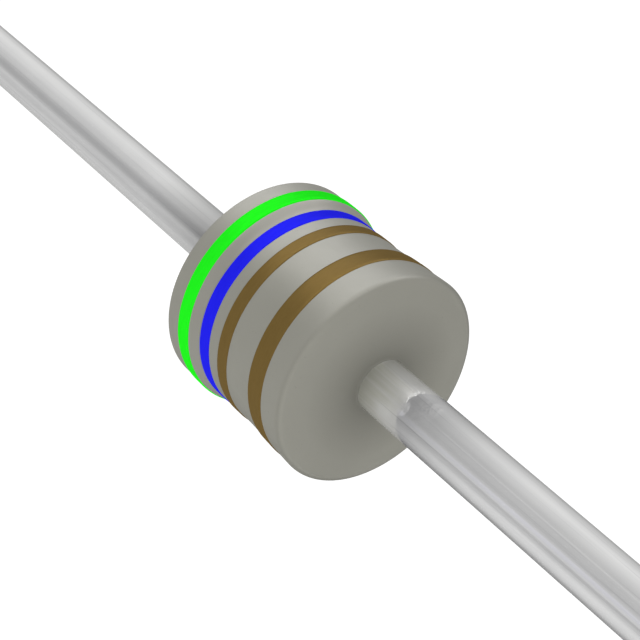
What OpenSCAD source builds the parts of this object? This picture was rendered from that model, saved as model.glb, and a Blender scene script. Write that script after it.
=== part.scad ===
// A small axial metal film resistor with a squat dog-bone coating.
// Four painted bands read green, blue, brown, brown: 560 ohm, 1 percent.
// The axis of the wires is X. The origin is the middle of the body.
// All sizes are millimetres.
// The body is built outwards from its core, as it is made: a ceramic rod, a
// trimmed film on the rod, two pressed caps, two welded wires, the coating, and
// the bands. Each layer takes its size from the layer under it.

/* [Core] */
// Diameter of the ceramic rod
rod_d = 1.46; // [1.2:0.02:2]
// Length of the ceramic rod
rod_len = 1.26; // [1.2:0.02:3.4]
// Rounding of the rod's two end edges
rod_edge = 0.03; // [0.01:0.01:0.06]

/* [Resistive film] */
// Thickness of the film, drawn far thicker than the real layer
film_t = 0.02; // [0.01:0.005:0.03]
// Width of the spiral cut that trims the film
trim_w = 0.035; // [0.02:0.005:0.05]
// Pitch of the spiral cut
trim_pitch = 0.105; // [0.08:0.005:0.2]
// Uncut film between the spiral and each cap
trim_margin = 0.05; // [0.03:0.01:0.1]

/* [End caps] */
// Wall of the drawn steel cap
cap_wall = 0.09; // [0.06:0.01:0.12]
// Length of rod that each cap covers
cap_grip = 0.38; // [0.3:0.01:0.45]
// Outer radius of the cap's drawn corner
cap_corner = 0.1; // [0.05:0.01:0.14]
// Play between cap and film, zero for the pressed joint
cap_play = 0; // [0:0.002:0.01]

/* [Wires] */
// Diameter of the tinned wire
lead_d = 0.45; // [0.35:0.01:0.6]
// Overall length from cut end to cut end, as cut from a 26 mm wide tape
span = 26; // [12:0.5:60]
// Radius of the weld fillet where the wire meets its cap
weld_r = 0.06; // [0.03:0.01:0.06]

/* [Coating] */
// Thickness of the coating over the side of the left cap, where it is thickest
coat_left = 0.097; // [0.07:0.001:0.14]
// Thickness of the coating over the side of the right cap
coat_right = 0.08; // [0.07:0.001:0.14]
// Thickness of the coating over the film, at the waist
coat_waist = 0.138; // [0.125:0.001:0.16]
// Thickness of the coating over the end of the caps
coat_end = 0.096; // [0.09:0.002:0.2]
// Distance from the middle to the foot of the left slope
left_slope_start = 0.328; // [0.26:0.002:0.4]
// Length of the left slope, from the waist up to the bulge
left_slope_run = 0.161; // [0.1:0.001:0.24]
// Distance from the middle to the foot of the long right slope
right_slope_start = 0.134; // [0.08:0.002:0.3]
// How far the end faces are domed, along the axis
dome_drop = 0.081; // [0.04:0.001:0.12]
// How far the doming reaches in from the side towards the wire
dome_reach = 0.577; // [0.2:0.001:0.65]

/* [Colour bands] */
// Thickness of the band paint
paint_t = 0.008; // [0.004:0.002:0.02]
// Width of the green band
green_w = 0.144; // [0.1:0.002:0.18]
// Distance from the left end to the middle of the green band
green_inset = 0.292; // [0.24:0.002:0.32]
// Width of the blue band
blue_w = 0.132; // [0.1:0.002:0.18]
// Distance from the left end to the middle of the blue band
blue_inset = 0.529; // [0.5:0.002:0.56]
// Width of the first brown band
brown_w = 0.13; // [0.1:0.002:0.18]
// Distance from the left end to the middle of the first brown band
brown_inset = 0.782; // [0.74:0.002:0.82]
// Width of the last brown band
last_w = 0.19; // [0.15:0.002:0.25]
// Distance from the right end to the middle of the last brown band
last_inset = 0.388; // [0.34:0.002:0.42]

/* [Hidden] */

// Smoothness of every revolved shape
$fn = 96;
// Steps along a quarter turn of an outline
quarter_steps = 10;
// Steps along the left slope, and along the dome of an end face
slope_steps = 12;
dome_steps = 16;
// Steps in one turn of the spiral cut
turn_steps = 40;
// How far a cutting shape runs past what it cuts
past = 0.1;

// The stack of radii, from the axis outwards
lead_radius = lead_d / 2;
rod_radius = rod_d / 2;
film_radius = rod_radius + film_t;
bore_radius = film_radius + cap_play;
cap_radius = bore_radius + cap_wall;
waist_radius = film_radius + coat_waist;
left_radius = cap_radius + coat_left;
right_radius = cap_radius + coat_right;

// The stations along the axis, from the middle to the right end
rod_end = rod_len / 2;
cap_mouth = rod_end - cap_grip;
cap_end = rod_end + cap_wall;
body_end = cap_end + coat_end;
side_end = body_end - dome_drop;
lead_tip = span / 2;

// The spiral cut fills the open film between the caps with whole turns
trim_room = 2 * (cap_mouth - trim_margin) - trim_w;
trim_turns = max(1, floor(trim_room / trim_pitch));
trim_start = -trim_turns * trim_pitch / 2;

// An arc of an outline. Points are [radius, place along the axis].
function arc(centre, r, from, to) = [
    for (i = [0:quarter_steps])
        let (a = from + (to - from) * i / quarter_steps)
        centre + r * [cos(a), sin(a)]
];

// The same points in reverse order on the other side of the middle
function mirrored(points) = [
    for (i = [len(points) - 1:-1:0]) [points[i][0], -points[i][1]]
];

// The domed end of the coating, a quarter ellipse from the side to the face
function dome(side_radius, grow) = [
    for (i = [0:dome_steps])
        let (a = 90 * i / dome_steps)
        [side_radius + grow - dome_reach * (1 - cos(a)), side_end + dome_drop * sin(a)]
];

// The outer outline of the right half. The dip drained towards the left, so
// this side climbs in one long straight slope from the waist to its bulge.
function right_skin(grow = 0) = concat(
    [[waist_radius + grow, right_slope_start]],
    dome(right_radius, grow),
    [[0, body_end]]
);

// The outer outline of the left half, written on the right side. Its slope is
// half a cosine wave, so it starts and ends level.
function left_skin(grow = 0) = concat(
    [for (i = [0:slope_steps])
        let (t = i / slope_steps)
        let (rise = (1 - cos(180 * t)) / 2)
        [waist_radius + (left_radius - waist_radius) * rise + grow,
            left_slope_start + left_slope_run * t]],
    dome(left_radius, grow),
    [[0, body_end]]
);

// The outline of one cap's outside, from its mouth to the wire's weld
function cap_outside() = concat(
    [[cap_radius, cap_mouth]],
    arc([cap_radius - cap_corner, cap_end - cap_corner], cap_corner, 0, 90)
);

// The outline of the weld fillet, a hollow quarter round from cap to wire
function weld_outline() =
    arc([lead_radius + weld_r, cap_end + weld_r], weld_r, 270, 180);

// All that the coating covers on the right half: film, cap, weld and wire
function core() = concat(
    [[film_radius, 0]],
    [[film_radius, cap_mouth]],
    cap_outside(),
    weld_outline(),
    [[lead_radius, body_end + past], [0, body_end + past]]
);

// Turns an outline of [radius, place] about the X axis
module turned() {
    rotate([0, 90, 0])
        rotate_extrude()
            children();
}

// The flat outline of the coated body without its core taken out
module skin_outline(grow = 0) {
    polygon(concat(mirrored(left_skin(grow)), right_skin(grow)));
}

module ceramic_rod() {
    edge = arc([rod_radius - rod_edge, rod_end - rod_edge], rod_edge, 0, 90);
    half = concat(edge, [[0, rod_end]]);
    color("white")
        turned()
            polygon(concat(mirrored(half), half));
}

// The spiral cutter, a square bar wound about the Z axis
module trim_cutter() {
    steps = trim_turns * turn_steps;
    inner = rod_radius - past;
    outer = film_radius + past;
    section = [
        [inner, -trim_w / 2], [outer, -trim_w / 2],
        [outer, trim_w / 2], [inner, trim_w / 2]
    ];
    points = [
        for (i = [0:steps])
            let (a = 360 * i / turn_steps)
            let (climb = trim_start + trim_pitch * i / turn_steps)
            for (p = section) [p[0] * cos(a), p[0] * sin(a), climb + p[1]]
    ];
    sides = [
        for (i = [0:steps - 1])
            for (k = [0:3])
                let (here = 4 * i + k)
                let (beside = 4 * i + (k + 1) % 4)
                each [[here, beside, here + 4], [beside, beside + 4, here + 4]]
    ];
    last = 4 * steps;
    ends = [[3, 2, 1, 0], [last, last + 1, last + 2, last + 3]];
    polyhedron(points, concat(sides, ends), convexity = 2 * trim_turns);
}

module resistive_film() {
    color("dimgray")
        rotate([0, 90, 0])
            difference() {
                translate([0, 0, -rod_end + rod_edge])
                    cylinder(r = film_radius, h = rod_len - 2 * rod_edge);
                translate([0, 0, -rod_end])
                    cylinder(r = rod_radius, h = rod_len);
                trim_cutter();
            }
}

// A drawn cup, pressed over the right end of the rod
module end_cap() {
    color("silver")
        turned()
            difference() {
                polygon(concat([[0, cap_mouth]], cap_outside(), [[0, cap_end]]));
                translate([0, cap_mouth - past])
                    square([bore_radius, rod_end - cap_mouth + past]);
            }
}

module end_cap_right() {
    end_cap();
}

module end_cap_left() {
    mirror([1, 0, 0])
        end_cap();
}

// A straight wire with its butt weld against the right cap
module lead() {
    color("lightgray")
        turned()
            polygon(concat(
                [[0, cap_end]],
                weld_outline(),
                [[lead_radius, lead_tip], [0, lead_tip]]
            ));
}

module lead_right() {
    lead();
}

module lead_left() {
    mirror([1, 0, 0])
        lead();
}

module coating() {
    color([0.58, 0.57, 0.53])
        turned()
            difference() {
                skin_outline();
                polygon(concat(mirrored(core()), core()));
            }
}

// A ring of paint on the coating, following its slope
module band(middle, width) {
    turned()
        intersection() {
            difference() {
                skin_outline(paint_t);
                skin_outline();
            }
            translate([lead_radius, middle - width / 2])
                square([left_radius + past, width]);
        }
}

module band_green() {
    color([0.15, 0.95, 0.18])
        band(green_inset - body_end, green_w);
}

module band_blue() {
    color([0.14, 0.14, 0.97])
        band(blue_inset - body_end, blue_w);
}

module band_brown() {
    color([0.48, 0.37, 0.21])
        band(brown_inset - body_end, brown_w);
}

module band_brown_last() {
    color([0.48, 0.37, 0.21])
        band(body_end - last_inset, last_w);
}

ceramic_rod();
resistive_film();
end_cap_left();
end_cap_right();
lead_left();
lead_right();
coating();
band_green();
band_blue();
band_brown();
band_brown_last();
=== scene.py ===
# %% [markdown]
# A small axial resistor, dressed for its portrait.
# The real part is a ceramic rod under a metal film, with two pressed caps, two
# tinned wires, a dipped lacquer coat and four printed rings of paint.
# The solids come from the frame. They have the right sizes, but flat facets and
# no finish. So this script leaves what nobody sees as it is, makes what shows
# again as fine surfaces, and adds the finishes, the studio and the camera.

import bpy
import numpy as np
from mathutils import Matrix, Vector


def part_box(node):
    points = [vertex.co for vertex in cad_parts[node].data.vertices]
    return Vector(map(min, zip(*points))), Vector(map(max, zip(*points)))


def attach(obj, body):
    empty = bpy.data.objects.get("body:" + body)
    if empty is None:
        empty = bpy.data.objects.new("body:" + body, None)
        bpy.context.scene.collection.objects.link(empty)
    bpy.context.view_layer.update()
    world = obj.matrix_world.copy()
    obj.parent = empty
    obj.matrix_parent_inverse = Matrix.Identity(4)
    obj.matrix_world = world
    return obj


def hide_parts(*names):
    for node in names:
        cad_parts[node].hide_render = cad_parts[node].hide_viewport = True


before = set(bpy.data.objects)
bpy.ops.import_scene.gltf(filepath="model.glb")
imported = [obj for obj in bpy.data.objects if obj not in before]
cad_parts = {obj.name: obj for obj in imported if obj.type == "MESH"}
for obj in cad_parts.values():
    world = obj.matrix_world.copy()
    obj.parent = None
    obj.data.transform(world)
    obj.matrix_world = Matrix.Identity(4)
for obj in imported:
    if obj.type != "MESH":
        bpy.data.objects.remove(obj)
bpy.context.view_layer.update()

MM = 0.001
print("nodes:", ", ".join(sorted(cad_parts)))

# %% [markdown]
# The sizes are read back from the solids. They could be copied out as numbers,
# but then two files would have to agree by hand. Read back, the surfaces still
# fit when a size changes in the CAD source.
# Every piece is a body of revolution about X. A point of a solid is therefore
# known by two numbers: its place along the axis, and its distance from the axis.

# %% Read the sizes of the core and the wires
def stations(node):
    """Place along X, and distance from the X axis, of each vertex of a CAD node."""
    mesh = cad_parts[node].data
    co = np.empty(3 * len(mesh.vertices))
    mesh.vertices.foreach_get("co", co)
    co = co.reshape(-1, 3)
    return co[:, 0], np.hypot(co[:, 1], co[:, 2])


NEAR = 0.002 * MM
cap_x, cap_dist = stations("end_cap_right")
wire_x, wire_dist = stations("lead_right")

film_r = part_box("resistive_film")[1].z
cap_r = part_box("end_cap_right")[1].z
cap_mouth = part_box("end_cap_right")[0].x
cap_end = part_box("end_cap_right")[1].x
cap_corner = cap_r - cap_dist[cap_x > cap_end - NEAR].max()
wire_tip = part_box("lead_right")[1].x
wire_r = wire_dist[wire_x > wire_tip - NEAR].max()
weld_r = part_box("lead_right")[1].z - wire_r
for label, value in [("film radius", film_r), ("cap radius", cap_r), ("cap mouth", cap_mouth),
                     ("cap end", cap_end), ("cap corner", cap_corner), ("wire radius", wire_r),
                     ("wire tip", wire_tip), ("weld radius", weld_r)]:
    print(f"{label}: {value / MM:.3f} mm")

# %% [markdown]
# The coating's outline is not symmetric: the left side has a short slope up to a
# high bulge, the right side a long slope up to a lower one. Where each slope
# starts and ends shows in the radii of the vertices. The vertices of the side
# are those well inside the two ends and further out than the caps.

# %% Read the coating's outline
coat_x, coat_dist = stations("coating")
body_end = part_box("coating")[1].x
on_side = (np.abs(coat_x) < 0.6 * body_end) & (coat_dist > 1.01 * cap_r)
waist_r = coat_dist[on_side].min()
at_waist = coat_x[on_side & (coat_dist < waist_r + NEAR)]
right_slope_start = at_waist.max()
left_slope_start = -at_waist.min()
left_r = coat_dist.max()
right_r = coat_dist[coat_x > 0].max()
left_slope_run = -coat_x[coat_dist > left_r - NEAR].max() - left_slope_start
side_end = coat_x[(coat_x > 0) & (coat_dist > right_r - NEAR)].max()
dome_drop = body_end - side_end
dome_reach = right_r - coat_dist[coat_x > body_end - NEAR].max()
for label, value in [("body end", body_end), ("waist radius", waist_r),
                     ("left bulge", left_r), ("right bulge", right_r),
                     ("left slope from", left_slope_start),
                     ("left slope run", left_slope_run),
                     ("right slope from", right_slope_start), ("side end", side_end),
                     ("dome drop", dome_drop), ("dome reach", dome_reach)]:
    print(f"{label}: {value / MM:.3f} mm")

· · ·

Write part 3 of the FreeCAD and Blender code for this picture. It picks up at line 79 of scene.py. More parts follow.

· · ·

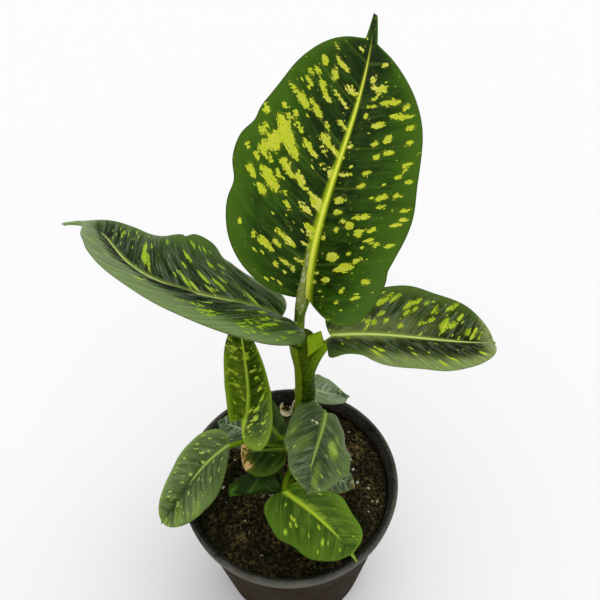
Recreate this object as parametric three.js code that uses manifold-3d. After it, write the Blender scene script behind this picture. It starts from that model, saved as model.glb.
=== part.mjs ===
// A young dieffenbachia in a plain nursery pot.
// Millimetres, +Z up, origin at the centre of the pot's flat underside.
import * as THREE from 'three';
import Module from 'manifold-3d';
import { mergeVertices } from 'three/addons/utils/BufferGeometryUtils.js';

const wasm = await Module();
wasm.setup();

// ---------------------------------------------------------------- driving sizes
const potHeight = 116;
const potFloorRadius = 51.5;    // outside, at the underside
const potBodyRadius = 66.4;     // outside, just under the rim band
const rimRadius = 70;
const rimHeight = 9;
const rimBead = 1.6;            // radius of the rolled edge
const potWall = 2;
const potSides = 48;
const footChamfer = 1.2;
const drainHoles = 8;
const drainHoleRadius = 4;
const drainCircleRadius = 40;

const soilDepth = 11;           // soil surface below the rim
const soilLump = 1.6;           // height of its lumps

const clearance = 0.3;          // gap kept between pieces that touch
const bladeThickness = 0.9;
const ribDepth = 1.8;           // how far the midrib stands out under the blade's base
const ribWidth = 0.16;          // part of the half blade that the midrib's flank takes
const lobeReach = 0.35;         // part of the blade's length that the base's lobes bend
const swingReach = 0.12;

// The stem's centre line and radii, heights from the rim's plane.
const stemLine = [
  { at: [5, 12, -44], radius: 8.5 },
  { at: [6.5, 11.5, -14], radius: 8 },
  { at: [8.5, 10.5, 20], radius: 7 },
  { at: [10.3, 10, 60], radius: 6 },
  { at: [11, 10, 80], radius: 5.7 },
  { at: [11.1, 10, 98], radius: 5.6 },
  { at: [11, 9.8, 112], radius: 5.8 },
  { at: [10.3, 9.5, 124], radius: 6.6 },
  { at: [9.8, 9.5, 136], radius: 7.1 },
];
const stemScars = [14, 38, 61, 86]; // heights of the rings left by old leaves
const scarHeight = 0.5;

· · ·

■ Problem description ■
Extract from the records above the lines from the one containing "ceramic_rod();" to the one containing "if empty is", both lines included, exactly as they appear and with nothing else.

■ Answer ■
ceramic_rod();
resistive_film();
end_cap_left();
end_cap_right();
lead_left();
lead_right();
coating();
band_green();
band_blue();
band_brown();
band_brown_last();
=== scene.py ===
# %% [markdown]
# A small axial resistor, dressed for its portrait.
# The real part is a ceramic rod under a metal film, with two pressed caps, two
# tinned wires, a dipped lacquer coat and four printed rings of paint.
# The solids come from the frame. They have the right sizes, but flat facets and
# no finish. So this script leaves what nobody sees as it is, makes what shows
# again as fine surfaces, and adds the finishes, the studio and the camera.

import bpy
import numpy as np
from mathutils import Matrix, Vector


def part_box(node):
    points = [vertex.co for vertex in cad_parts[node].data.vertices]
    return Vector(map(min, zip(*points))), Vector(map(max, zip(*points)))


def attach(obj, body):
    empty = bpy.data.objects.get("body:" + body)
    if empty is None:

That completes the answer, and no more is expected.